- [What you should do] Copy exactly the block of lines between the one containing "doc.recompute()" and the one containing "obj.matrix_parent_inverse = Matrix.Identity(4)", inclusive.

:: Collected material ::

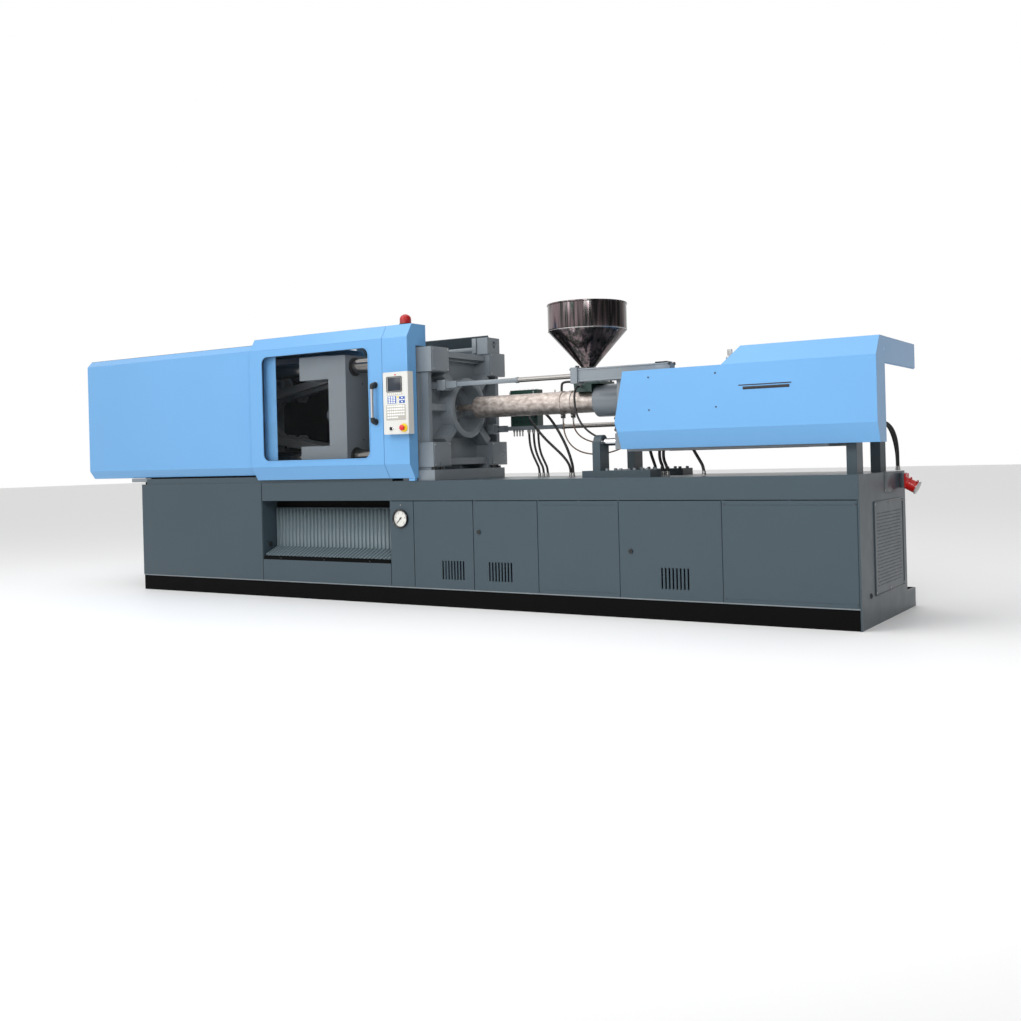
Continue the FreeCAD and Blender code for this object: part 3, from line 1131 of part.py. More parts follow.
def injection_cover():
    """Folded cover of the injection unit: stepped front, top sheets and a flanged right end."""
    t = "sheet_thick"
    front = "-cover_y"
    outline = [("cover_lip_x", "cover_z_bend"), ("cover_x_right", "cover_z_bend"),
               ("cover_x_right", "cover_z_step"), ("cover_x_step_low", "cover_z_step"),
               ("cover_x_left", "cover_z_step"), ("cover_notch_x", "cover_notch_z")]
    face = plate("Cover face", "xz", outline, front, t)
    lower = plate("Cover foot", "yz", [(front, "cover_z_bend"), (f"{front} + {t}", "cover_z_bend + 2"),
                                       (f"{front} + cover_tuck + {t}", "cover_z_low + 2"),
                                       (f"{front} + cover_tuck", "cover_z_low")],
                  "cover_lip_x", "cover_x_right - cover_lip_x")
    shoulder = plate("Cover shoulder", "yz", [(front, "cover_z_step"), (f"{front} + {t}", "cover_z_step - 2"),
                                              (f"{front} + cover_shoulder + {t}", "cover_z_high - 4"),
                                              (f"{front} + cover_shoulder", "cover_z_high")],
                     "cover_x_step_low", "cover_x_right - cover_x_step_low")
    beyond_step = plate("Beyond step", "xz", [("cover_x_step_low - 30", "cover_z_step - 6"),
                                              ("cover_x_step_low", "cover_z_step"),
                                              ("cover_x_step_high", "cover_z_high"),
                                              ("cover_x_step_high", "cover_z_high + 20"),
                                              ("cover_x_step_low - 30", "cover_z_high + 20")],
                        f"{front} - 10", "cover_shoulder + 30")
    low_top = box(("cover_x_left + 4", "cover_x_step_low + 2"), (f"{front} + 1", "cover_y"),
                  (f"cover_z_step - {t}", "cover_z_step"))
    step = plate("Cover step", "xz", [("cover_x_step_low", f"cover_z_step - {t}"),
                                      ("cover_x_step_low", "cover_z_step"),
                                      ("cover_x_step_high", "cover_z_high"),
                                      ("cover_x_step_high + 4", f"cover_z_high - {t}")],
                 front, "2 * cover_y")
    beyond_shoulder = plate("Beyond shoulder", "yz", [(f"{front} - 20", "cover_z_step - 6"),
                                                      (front, "cover_z_step"),
                                                      (f"{front} + cover_shoulder", "cover_z_high"),
                                                      (f"{front} + cover_shoulder", "cover_z_high + 20"),
                                                      (f"{front} - 20", "cover_z_high + 20")],
                            "cover_x_step_low - 10", "cover_x_step_high - cover_x_step_low + 30")
    high_top = box(("cover_x_step_high", "cover_x_right"), (f"{front} + cover_shoulder", "cover_y"),
                   (f"cover_z_high - {t}", "cover_z_high"))
    end = ("cover_x_right - sheet_thick", "cover_x_right")
    end_front = plate("Cover end front", "yz", [(front, "cover_z_bend"), (f"{front} + cover_tuck", "cover_z_low"),
                                                (f"{front} + cover_end_front", "cover_z_low"),
                                                (f"{front} + cover_end_front", "cover_z_high - 2"),
                                                (f"{front} + cover_shoulder", "cover_z_high - 1"),
                                                (front, "cover_z_step")], end[0], t)
    end_top = box(end, (f"{front} + cover_end_front - 1", "cover_y"),
                  ("cover_z_high - cover_end_top", "cover_z_high"))
    posts = [box(("block_2_right + 190", "block_2_right + 230"), y, ("base_top", f"cover_z_high - {t}"))
             for y in (("-base_half + 20", "-base_half + 40"), ("base_half - 40", "base_half - 20"))]
    stays = [box(("pull_body_right + 30", "pull_body_right + 70"), y, ("base_top", f"cover_z_step - {t}"))
             for y in (("-base_half + 20", "-base_half + 40"), ("base_half - 40", "base_half - 20"))]
    slot = box(("cover_x_left - 20", "pull_body_right + 12"),
               ("-pull_y - pull_body_half - 6", "-pull_y + pull_body_half + 6"),
               ("cover_z_step - 20", "cover_z_step + 20"))
    return fuse("injection_cover", cut("Trimmed shoulder", shoulder, beyond_step),
                cut("Trimmed step", step, beyond_shoulder), cut("Slotted top", low_top, slot),
                face, lower, high_top, end_front, end_top, *posts, *stays)


def pull_places():
    """Y and Z of the two carriage cylinders: near side high, far side low."""
    return (("-pull_y", "axis_height + pull_z"), ("pull_y", "axis_height - pull_z"))


def carriage_rods():
    """Arms and piston rods, fixed in the stationary platen, that pull the injection unit."""
    items = []
    for y, z in pull_places():
        half = "pull_arm_half"
        arm = box(("pull_arm_left", "pull_arm_right"), (f"{y} - {half}", f"{y} + {half}"),
                  (f"{z} - {half}", f"{z} + {half}"))
        knuckle = box(("fixed_back", "pull_arm_left + 110"), (f"{y} - {half} - 9", f"{y} + {half} + 9"),
                      (f"{z} - {half} - 9", f"{z} + {half} + 9"))
        piston = rod("x", (None, y, z), ("pull_arm_right - 30", "pull_rod_right"), "pull_rod")
        items.append(fuse("Pull rod", arm, knuckle, piston))
    return group("carriage_rods", *items)


def carriage_cylinders():
    """Two hydraulic cylinders that draw the injection unit to the mould."""
    items = []
    for y, z in pull_places():
        head = box(("pull_head_left", "pull_head_right"), (f"{y} - pull_head_half", f"{y} + pull_head_half"),
                   (f"{z} - pull_head_half", f"{z} + pull_head_half"))
        tube = box(("pull_head_right", "pull_body_right"), (f"{y} - pull_body_half", f"{y} + pull_body_half"),
                   (f"{z} - pull_body_half", f"{z} + pull_body_half"))
        bore = rod("x", (None, y, z), ("pull_head_left - 1", "pull_body_right - 20"), "pull_rod + run_clearance")
        items.append(cut("Pull cylinder", fuse("Pull blank", head, tube), bore))
    return group("carriage_cylinders", *items)


def water_manifold():
    """Cooling water manifold on the far carriage arm, with three hose tails underneath."""
    block = box(("manifold_left", "manifold_right"), ("manifold_front", "manifold_rear"),
                ("manifold_low", "manifold_high"))
    tails = [rod("z", (f"manifold_left + 120 + {n} * 40", "manifold_rear - 18", None),
                 ("manifold_low - port_length", "manifold_low + 1"), "port_radius") for n in range(3)]
    return fuse("water_manifold", block, *tails)


# ---------------------------------------------------------------- hoses

HOSES = {
    "fixed_hoses": [
        (17, [(310, 362, 1229), (310, 362, 1150), (330, 360, 1065), (372, 357, 985), (398, 355, 938),
              (398, 355, 880)]),
        (17, [(350, 362, 1229), (350, 362, 1148), (366, 364, 1062), (398, 368, 988), (424, 372, 940),
              (424, 372, 880)]),
        (17, [(390, 362, 1229), (390, 362, 1150), (402, 366, 1060), (430, 376, 990), (452, 384, 940),
              (452, 384, 880)]),
        (20, [(400, 300, 1420), (400, 222, 1420), (455, 168, 1400), (530, 150, 1376), (600, 146, 1330),
              (660, 148, 1255), (715, 152, 1165), (760, 158, 1070), (786, 164, 980), (792, 168, 940),
              (792, 168, 880)]),
        (19, [(400, 300, 1340), (400, 220, 1340), (442, 168, 1298), (500, 160, 1232), (565, 162, 1160),
              (635, 170, 1095), (700, 180, 1035), (745, 190, 975), (757, 196, 925), (757, 196, 880)]),
    ],
    "barrel_leads": [
        (10, [(819, 0, 1292), (819, 0, 1240), (830, -6, 1186), (862, -18, 1130), (912, -30, 1084),
              (978, -40, 1052), (1056, -46, 1036), (1140, -48, 1034), (1220, -48, 1046),
              (1290, -48, 1068), (1338, -48, 1090), (1390, -48, 1090)]),
        (10, [(900, 0, 1292), (900, 0, 1244), (912, 8, 1198), (944, 20, 1158), (994, 32, 1130),
              (1056, 42, 1114), (1126, 48, 1108), (1200, 50, 1112), (1270, 50, 1122), (1332, 50, 1130),
              (1390, 50, 1130)]),
        (14, [(1030, -110, 1500), (1030, -164, 1500), (1030, -204, 1458), (1031, -210, 1385),
              (1042, -208, 1312), (1070, -200, 1245), (1116, -188, 1190), (1180, -172, 1148),
              (1250, -160, 1122), (1322, -158, 1112), (1390, -158, 1112)]),
    ],
    "carriage_hoses": [
        (20, [(1505, -60, 1165), (1505, -60, 1100), (1516, -60, 1030), (1540, -60, 965), (1552, -60, 926),
              (1552, -60, 884)]),
        (20, [(1612, -100, 1165), (1612, -100, 1105), (1598, -100, 1045), (1600, -100, 985),
              (1624, -100, 932), (1624, -100, 884)]),
        (20, [(1660, -140, 1165), (1660, -140, 1105), (1645, -140, 1045), (1646, -140, 985),
              (1672, -140, 932), (1672, -140, 884)]),
        (20, [(1850, -180, 1165), (1850, -180, 1110), (1872, -180, 1050), (1908, -180, 990),
              (1942, -180, 934), (1942, -180, 884)]),
        (17, [(2790, 240, 1180), (2852, 240, 1180), (2900, 285, 1192), (2930, 345, 1188), (2950, 400, 1150),
              (2966, 428, 1084), (2978, 436, 1012), (2982, 438, 950), (2982, 438, 884)]),
        (17, [(2790, 190, 1180), (2856, 190, 1180), (2912, 232, 1192), (2956, 292, 1188), (2980, 350, 1150),
              (2992, 388, 1088), (2996, 404, 1016), (2996, 406, 955), (2996, 406, 884)]),
    ],
}


def route_wire(points):
    """Straight runs joined by tangent arcs, each as large as its two runs allow."""
    places = [Vector(*point) for point in points]
    edges, radii = [], []
    start = places[0]
    for before, corner, after in zip(places, places[1:], places[2:]):
        inward, outward = corner - before, after - corner
        turn = inward.getAngle(outward)
        shorter = min(inward.Length, outward.Length)
        radius = 0.45 * shorter / math.tan(turn / 2)
        setback = 0.45 * shorter
        unit_in, unit_out = inward / inward.Length, outward / outward.Length
        first, last = corner - unit_in * setback, corner + unit_out * setback
        bisector = (unit_out - unit_in) / (unit_out - unit_in).Length
        middle = corner + bisector * (math.hypot(radius, setback) - radius)
        edges.append(Part.LineSegment(start, first).toShape())
        edges.append(Part.Arc(first, middle, last).toShape())
        radii.append(radius)
        start = last
    edges.append(Part.LineSegment(start, places[-1]).toShape())
    return Part.Wire(edges), radii


def hose_bundle(label, runs):
    """Hoses of one bundle, each a plain tube swept along its route."""
    solids = []
    for number_in, (diameter, points) in enumerate(runs, start=1):
        wire, radii = route_wire(points)
        direction = Vector(*points[1]) - Vector(*points[0])
        circle = Part.Wire(Part.Circle(Vector(*points[0]), direction, diameter / 2).toShape())
        tube = wire.makePipeShell([circle], True, True)
        section = math.pi * diameter ** 2 / 4
        ratio = tube.Volume / (section * wire.Length)
        print(f"{label} {number_in}: length {wire.Length:.0f}, least radius {min(radii):.0f},"
              f" volume ratio {ratio:.4f}")
        solids.append(tube)
    item = doc.addObject("Part::Feature", "Hoses")
    item.Shape = Part.makeCompound(solids) if len(solids) > 1 else solids[0]
    item.Label = label
    return item


def build():
    """Every node of the machine."""
    nodes = [base_frame(), bed_top_frame(), bed_bulkheads(), side_panels(), chute_plate(),
             pressure_gauge(), gauge_needle()]
    nodes.append(door("door_1", "gauge_right", "door_2_left - seam", "gauge_right + slots_1"))
    nodes.append(door("door_2", "door_2_left", "door_2_right", "door_2_left + slots_2",
                      ("door_2_lock", "lock_2_height")))
    nodes.append(door("door_3", "door_3_left", "door_3_right", "door_3_left + slots_3",
                      ("door_3_lock", "lock_3_height")))
    nodes.append(door_lock("door_2_lock", "door_2_lock", "lock_2_height"))
    nodes.append(door_lock("door_3_lock", "door_3_lock", "lock_3_height"))
    nodes += [end_panel(), end_grille(), power_socket(), socket_flap(), pump_motor()]
    nodes += [fixed_platen(), tie_bars(), moving_platen(), ejector(), tail_platen(), clamp_cylinder(),
              crosshead(), *toggle_links()]
    nodes += [*clamp_covers(), gate("front_gate", -1, "gate_left", "gate_right"), gate_window(),
              gate_handle(), gate("rear_gate", 1, "rear_gate_left", "rear_gate_right"),
              control_column(), panel_box(), panel_face(), e_stop_button(), key_switch(), beacon()]
    nodes += [guide_rods(), injection_base(), injection_housing(), injection_drive(), barrel(), screw(),
              heater_bands(), throat_block(), hopper(), injection_cover(), carriage_rods(),
              carriage_cylinders(), water_manifold()]
    nodes += [hose_bundle(label, runs) for label, runs in HOSES.items()]
    return nodes


def check_and_write(nodes):
    """Stop on any failed object, then write each node's shape to its own file."""
    doc.recompute()
    failed = [item.Label for item in doc.Objects if "Invalid" in item.State or "Error" in item.State]
    for node in nodes:
        if node.Shape.isNull() or not node.Shape.isValid() or not node.Shape.Solids:
            failed.append(node.Label)
    if failed:
        raise SystemExit("failed: " + ", ".join(failed))
    os.makedirs("parts", exist_ok=True)
    for node in nodes:
        node.Shape.exportStep(f"parts/{node.Label}.step")
    print(f"{len(nodes)} nodes written")


check_and_write(build())
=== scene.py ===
"""Looks of the injection moulding machine: finishes, fittings, hoses, floor, light and camera.

Everything is in metres in the machine's own frame: X runs from the clamp to the injection unit, Y from
the operator's side to the rear, Z up from the floor.
"""

import logging
import math
from dataclasses import dataclass, field
from enum import Enum
from typing import Any, Iterable, Sequence

import bmesh
import bpy
from mathutils import Matrix, Vector

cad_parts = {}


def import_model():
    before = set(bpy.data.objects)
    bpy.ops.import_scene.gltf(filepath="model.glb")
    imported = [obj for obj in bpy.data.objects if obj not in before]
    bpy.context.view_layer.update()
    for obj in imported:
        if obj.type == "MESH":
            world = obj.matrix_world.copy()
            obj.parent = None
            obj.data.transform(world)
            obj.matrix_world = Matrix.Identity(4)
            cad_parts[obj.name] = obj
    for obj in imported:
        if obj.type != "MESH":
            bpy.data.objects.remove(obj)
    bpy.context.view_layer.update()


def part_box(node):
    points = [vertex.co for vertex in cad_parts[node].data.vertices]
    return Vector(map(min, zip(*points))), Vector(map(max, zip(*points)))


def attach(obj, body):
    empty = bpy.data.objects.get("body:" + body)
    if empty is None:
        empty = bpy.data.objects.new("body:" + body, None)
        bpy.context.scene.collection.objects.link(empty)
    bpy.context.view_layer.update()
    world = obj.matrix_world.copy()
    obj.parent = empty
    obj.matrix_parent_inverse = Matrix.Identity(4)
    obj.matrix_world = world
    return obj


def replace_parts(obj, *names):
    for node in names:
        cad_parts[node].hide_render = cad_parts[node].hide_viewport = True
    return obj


LOG = logging.getLogger("machine")
Point = Sequence[float]
Colour = tuple[float, float, float]
SIDES = (-1, 1)
FINISH = "finish_"


class Axis(Enum):
    """Directions of the machine's frame."""

    X = Vector((1, 0, 0))
    Y = Vector((0, 1, 0))
    Z = Vector((0, 0, 1))


# ------------------------------------------------------------------ shader graph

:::

- [Result]
    doc.recompute()
    failed = [item.Label for item in doc.Objects if "Invalid" in item.State or "Error" in item.State]
    for node in nodes:
        if node.Shape.isNull() or not node.Shape.isValid() or not node.Shape.Solids:
            failed.append(node.Label)
    if failed:
        raise SystemExit("failed: " + ", ".join(failed))
    os.makedirs("parts", exist_ok=True)
    for node in nodes:
        node.Shape.exportStep(f"parts/{node.Label}.step")
    print(f"{len(nodes)} nodes written")


check_and_write(build())
=== scene.py ===
"""Looks of the injection moulding machine: finishes, fittings, hoses, floor, light and camera.

Everything is in metres in the machine's own frame: X runs from the clamp to the injection unit, Y from
the operator's side to the rear, Z up from the floor.
"""

import logging
import math
from dataclasses import dataclass, field
from enum import Enum
from typing import Any, Iterable, Sequence

import bmesh
import bpy
from mathutils import Matrix, Vector

cad_parts = {}


def import_model():
    before = set(bpy.data.objects)
    bpy.ops.import_scene.gltf(filepath="model.glb")
    imported = [obj for obj in bpy.data.objects if obj not in before]
    bpy.context.view_layer.update()
    for obj in imported:
        if obj.type == "MESH":
            world = obj.matrix_world.copy()
            obj.parent = None
            obj.data.transform(world)
            obj.matrix_world = Matrix.Identity(4)
            cad_parts[obj.name] = obj
    for obj in imported:
        if obj.type != "MESH":
            bpy.data.objects.remove(obj)
    bpy.context.view_layer.update()


def part_box(node):
    points = [vertex.co for vertex in cad_parts[node].data.vertices]
    return Vector(map(min, zip(*points))), Vector(map(max, zip(*points)))


def attach(obj, body):
    empty = bpy.data.objects.get("body:" + body)
    if empty is None:
        empty = bpy.data.objects.new("body:" + body, None)
        bpy.context.scene.collection.objects.link(empty)
    bpy.context.view_layer.update()
    world = obj.matrix_world.copy()
    obj.parent = empty
    obj.matrix_parent_inverse = Matrix.Identity(4)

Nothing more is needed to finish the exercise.